# Kosten für 11847 aus O2 Netz



## Unregistriert (11 September 2006)

Hi

Weiß jemand, wie teuer ein Anruf der Nummer 11847 von O2 aus ist? In der Ansage wurde gesagt, daß es aus dem Festnetz 1,99 / Minute sind. Was für Kosten können denn da auf einen zu kommen, wenn aus einem Mobilfunknetz angerufen wurde? Gibt es Höchstpreise? Oder ist es möglich, daß ein Anruf pauschal ein paar 100 Euro kostet?

Wäre dankbar, für alle Infos.

Was ich bisher über die Nummer rausgefunden habe: Auf der Homepage der Bundesnetzagentur steht, daß sie zu IN-telegence gehört. Auf deren Seite habe ich keine weiteren Infos dazu gefunden. Zu IN-telegence scheint es hier ja schon einiges zu geben, aber über die Nummer habe ich noch nichts gefunden.


----------



## talk (11 September 2006)

*AW: Kosten für 11847 aus O2 Netz*

Hallo,



			
				Unregistriert schrieb:
			
		

> Weiß jemand, wie teuer ein Anruf der Nummer 11847 von O2 aus ist? In der Ansage wurde gesagt, daß es aus dem Festnetz 1,99 / Minute sind. Was für Kosten können denn da auf einen zu kommen, wenn aus einem Mobilfunknetz angerufen wurde? Gibt es Höchstpreise? Oder ist es möglich, daß ein Anruf pauschal ein paar 100 Euro kostet?
> 
> Wäre dankbar, für alle Infos.



Wenn ich die nachfolgende Preisliste von o2 richtig interpretiere, kostet
eine Verbindung zu dieser Rufnummer aus dem o2-Netz zur Zeit
(1.-15.9.06) für Postpaid-Kunden 2,49 EUR/Min und für Prepaid-Kunden
2,69 EUR/Min.

Siehe:
http://www.o2online.de/o2/kunden/tarifcheck/services/voicedienste/pdf/premium-voice-services-pdf.pdf

Die 11847 gehört in der Tat IN-Telegence. Ich vermute mal, daß man
von dort aus zu diversen "Mehrwertdiensten" verbunden werden kann.

cu talk


----------



## Stalker2002 (12 September 2006)

*AW: Kosten für 11847 aus O2 Netz*



			
				talk schrieb:
			
		

> Die 11847 gehört in der Tat IN-Telegence.
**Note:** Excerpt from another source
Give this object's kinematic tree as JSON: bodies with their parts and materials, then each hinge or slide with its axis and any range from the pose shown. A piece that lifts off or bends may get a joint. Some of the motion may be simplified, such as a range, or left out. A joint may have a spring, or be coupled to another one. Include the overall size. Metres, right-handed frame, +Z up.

Ich vermute mal, daß man
> von dort aus zu diversen "Mehrwertdiensten" verbunden werden kann.



In der Tat wird das dann bei Intelegence nach den Keywords (_Sende BRATWURSTGEHÄCKBROT an die 12345_) auseinandersortiert und auf die verschiedenen "Untermieter" verteilt.
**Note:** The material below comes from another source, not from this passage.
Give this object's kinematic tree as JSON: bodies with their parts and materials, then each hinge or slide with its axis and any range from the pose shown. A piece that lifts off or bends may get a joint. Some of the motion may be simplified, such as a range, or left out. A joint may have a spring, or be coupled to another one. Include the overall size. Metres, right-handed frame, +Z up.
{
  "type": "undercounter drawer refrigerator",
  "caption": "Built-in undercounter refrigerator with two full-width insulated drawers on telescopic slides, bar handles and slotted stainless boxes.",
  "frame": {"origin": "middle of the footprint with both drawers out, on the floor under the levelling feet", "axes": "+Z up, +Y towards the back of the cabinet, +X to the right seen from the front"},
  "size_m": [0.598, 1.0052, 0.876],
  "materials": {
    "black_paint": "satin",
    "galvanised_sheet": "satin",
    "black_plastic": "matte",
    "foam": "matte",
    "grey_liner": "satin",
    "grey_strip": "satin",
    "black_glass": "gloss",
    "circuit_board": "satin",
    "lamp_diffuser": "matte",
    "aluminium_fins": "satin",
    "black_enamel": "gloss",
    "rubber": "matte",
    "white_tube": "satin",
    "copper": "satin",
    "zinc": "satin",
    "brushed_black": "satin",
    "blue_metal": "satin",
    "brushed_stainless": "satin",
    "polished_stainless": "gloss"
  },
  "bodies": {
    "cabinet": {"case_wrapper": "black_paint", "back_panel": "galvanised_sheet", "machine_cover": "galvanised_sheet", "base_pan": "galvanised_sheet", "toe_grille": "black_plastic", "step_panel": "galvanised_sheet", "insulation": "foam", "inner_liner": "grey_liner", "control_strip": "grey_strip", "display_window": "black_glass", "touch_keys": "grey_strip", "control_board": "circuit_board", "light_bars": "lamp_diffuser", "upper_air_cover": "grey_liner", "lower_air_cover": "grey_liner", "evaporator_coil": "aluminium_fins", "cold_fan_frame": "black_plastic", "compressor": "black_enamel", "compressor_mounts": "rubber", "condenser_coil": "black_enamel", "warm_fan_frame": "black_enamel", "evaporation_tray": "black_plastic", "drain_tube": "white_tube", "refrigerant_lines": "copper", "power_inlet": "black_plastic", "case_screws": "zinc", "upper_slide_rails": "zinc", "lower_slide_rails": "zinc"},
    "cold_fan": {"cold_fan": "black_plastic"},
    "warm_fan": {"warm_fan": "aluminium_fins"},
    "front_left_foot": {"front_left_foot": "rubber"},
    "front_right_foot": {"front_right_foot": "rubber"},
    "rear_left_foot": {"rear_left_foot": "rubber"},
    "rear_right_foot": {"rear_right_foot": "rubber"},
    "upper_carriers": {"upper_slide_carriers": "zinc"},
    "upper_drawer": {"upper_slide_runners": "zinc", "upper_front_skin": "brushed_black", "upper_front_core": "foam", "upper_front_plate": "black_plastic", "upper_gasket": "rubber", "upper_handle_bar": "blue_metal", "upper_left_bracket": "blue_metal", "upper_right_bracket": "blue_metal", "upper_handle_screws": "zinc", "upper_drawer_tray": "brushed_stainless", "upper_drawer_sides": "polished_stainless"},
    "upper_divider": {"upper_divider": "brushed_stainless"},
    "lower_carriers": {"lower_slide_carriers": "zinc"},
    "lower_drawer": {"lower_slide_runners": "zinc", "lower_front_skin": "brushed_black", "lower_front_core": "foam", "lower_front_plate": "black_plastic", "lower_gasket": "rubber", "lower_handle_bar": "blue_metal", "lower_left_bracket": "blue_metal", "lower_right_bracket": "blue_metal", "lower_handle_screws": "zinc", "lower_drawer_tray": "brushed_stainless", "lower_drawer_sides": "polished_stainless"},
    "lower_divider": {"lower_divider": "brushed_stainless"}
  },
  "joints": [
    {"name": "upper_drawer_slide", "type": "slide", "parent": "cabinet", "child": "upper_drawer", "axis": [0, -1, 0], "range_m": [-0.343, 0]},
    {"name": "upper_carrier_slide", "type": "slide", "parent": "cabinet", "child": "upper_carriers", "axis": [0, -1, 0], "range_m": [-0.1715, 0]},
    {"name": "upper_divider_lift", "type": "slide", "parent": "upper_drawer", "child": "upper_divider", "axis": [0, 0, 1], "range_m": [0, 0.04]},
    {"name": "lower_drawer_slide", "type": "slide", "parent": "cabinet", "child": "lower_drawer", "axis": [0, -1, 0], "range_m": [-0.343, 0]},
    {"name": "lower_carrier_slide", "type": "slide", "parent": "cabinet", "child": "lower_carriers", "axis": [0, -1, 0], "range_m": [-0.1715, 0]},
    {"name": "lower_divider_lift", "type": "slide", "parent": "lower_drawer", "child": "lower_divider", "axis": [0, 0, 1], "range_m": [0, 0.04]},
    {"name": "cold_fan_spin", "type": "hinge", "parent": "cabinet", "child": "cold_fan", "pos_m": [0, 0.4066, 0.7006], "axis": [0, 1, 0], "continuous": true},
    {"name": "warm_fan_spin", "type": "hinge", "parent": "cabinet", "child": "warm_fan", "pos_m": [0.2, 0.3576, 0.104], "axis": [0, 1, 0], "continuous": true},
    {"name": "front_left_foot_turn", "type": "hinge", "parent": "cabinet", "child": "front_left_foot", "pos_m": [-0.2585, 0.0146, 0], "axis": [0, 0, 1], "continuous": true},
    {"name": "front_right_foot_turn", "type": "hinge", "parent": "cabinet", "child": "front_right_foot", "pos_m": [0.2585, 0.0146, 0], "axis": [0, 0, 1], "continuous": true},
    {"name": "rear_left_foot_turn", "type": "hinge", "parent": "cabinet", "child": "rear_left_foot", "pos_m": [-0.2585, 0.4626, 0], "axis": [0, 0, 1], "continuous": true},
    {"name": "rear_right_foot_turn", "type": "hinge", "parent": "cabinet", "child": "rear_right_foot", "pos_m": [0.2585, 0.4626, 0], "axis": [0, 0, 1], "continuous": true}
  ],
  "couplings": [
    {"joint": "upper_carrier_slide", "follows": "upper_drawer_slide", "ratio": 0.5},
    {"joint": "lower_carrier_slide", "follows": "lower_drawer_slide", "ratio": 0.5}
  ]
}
Intelegence kann anhand der Nummer und des Keyword mitteilen, wer der Untermieter ist.

MfG
L.


----------



## Unregistriert (15 September 2006)

*AW: Kosten für 11847 aus O2 Netz*

Danke für die Infos. Und sind die 2,49€ fest oder kann es zwischendurch noch teurer werden, ohne daß man es merkt?


----------



## Unregistriert (17 September 2006)

*AW: Kosten für 11847 aus O2 Netz*

Der Tarif ist fest. Merke: Kein Offline-Billing im Mobilfunk, d.h. kein ereignisabhängiger Tarifwechsel.


----------



## James Bond (2 Oktober 2006)

*AW: Kosten für 11847 aus O2 Netz*

Unter 11847 zahlst du mindestens 1,99Euro pro Minute!
Von dieser Hotline hat mich eine Rebecca N. angerufen!
Die ich nicht mal kenne!
Aber Ich sollte Sie zurückrufen!!


----------